The pair of Citrus High School students joined 11 other members of the school’s Interact Club in doing their part to provide Thanksgiving meals for the county’s needy.
“I like to reach out,” Mercedes said. “We feel like we’re doing something good.”
Her friend agreed.
“If we can have food, other people should have food, too,” Brandie said.
Saturday is the seventh annual Thanksgiving Feeding Alliance meal giveaway at Walmart in Inverness and the We Care Food Pantry in Homosassa.
Organizers said 3,000 men, women and children will be able to enjoy a turkey dinner with the fixins on Thanksgiving Day thanks to the time and generosity of countless Citrus County citizens.
“It’s become an important thing for the community,” said Doug Lobel, the volunteer executive director for the Thanksgiving Feeding Alliance.
Lobel said 1,000 people are registered to pick up boxes of food for their families. He said 600 are registered for the Inverness Walmart and 400 at the We Care Food Pantry in Old Homosassa.
Families registered through the pantry or Salvation Army. They then arrive at the sites at specific times between 9 a.m. and noon or 1 p.m.

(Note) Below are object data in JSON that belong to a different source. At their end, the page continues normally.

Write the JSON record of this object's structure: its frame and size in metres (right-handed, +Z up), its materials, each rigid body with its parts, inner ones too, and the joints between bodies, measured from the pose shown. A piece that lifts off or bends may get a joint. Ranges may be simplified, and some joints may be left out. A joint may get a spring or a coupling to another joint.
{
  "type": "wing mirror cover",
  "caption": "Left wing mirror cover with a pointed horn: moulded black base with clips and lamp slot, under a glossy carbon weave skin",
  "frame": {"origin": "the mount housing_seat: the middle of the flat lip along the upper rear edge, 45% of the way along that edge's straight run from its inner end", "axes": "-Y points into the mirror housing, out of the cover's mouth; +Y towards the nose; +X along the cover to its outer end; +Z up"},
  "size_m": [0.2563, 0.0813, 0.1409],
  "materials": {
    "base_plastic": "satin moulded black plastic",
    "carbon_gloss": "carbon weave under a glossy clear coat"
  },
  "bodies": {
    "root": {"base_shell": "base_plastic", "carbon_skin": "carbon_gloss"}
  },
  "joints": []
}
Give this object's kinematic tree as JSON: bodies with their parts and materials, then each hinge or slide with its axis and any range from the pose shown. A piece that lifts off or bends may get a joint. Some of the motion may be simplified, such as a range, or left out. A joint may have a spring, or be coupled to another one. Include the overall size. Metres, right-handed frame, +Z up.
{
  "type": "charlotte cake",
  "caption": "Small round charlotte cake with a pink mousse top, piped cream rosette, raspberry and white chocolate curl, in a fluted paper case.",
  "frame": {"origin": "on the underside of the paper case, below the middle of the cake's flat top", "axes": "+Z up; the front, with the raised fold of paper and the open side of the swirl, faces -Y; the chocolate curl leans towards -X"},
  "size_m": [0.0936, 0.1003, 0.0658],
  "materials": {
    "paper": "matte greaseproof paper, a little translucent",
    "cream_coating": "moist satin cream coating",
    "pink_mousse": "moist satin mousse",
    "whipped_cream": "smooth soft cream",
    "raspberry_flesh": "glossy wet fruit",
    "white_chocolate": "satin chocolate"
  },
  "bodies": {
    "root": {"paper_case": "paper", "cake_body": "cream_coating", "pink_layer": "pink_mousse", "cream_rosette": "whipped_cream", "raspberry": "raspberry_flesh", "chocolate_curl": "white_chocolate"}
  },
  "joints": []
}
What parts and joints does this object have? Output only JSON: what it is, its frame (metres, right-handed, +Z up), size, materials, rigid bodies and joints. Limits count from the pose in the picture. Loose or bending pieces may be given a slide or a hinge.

Lobel said organizers have readied box-loads for up to 5,000 people.
He said organizers wonder if many people did not register and instead will simply show up at Saturday hoping for a Thanksgiving box.
He said organizers are prepared for that, though it’s possible they will run out of turkeys if a large number of non-registered residents arrive.
“They may or may not get food,” Lobel said.
Those who have not registered must bring proof of Citrus County residency, such as a power bill, and government-certified proof they are needy, such as their child’s acceptance into the free- or reduced-lunch program at school. Non-registered recipients will receive food at the Walmart site only.
The Church Without Walls started the Thanksgiving turkey giveaway 10 years ago, the Rev. Doug Alexander said. The need was apparent from the beginning.
“It got to be too big,” he said. “We had to give it up and get the agencies and other churches involved.”
Publix customers donated $8 toward the purchase of 10- or 11-pound turkeys. Lobel said the group raised enough money to pay for 1,200 turkeys, but Publix customers have covered nearly all that cost through their donations.
The event draws hundreds of volunteers, including several elected officials. Each one is assigned a specific task.
Lobel said the food giveaway benefits all involved.
“Every one of these people could go down to the feed stations, like the Vineyard, for a meal on Thanksgiving,” he said. “This allows them to have the meal in their home with the family together. And the community leaders are down there helping out. They’re getting their hands dirty.”
Shaun Seedeen, farm supervisor for The Path of Citrus County, a Christian-based homeless shelter, said he looks forward to the annual Thanksgiving food giveaway.
“I enjoy seeing people’s faces in the community,” he said. “It’s nice to help out. I consider it a privilege.”